- SHORT TASK -
All the data should come back exactly as it was given.

- DATASET CONTENT -
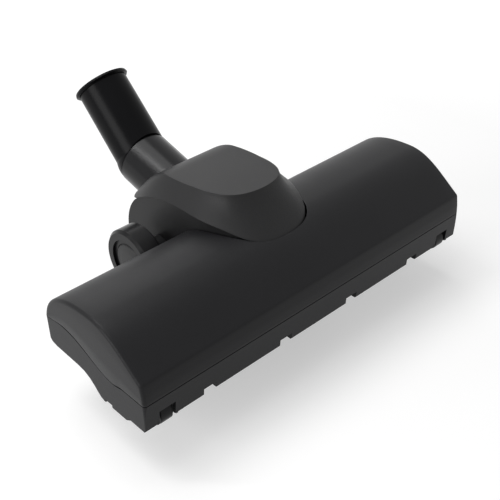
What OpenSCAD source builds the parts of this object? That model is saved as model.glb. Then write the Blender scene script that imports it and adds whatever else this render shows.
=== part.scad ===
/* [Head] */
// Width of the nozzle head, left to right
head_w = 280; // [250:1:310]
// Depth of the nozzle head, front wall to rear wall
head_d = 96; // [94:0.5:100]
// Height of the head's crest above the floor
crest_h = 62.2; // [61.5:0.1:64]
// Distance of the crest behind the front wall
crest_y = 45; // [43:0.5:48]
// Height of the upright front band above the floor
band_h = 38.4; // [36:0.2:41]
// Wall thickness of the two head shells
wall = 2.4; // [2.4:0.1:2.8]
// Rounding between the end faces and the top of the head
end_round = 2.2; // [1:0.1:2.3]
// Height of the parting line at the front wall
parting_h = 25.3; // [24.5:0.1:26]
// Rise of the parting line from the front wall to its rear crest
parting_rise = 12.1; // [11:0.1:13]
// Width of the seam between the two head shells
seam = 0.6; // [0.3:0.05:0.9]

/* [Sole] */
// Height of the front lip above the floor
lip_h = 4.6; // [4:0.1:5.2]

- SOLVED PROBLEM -
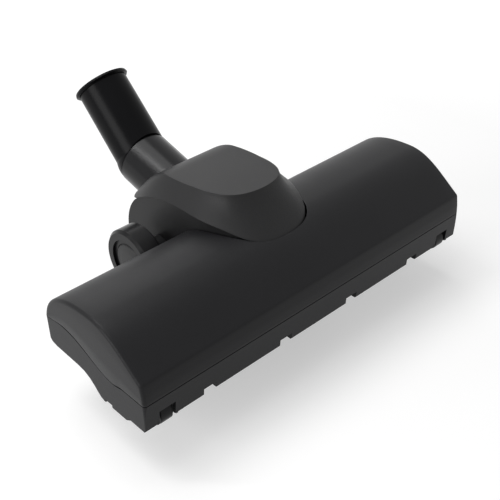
What OpenSCAD source builds the parts of this object? That model is saved as model.glb. Then write the Blender scene script that imports it and adds whatever else this render shows.
=== part.scad ===
/* [Head] */
// Width of the nozzle head, left to right
head_w = 280; // [250:1:310]
// Depth of the nozzle head, front wall to rear wall
head_d = 96; // [94:0.5:100]
// Height of the head's crest above the floor
crest_h = 62.2; // [61.5:0.1:64]
// Distance of the crest behind the front wall
crest_y = 45; // [43:0.5:48]
// Height of the upright front band above the floor
band_h = 38.4; // [36:0.2:41]
// Wall thickness of the two head shells
wall = 2.4; // [2.4:0.1:2.8]
// Rounding between the end faces and the top of the head
end_round = 2.2; // [1:0.1:2.3]
// Height of the parting line at the front wall
parting_h = 25.3; // [24.5:0.1:26]
// Rise of the parting line from the front wall to its rear crest
parting_rise = 12.1; // [11:0.1:13]
// Width of the seam between the two head shells
seam = 0.6; // [0.3:0.05:0.9]

/* [Sole] */
// Height of the front lip above the floor
lip_h = 4.6; // [4:0.1:5.2]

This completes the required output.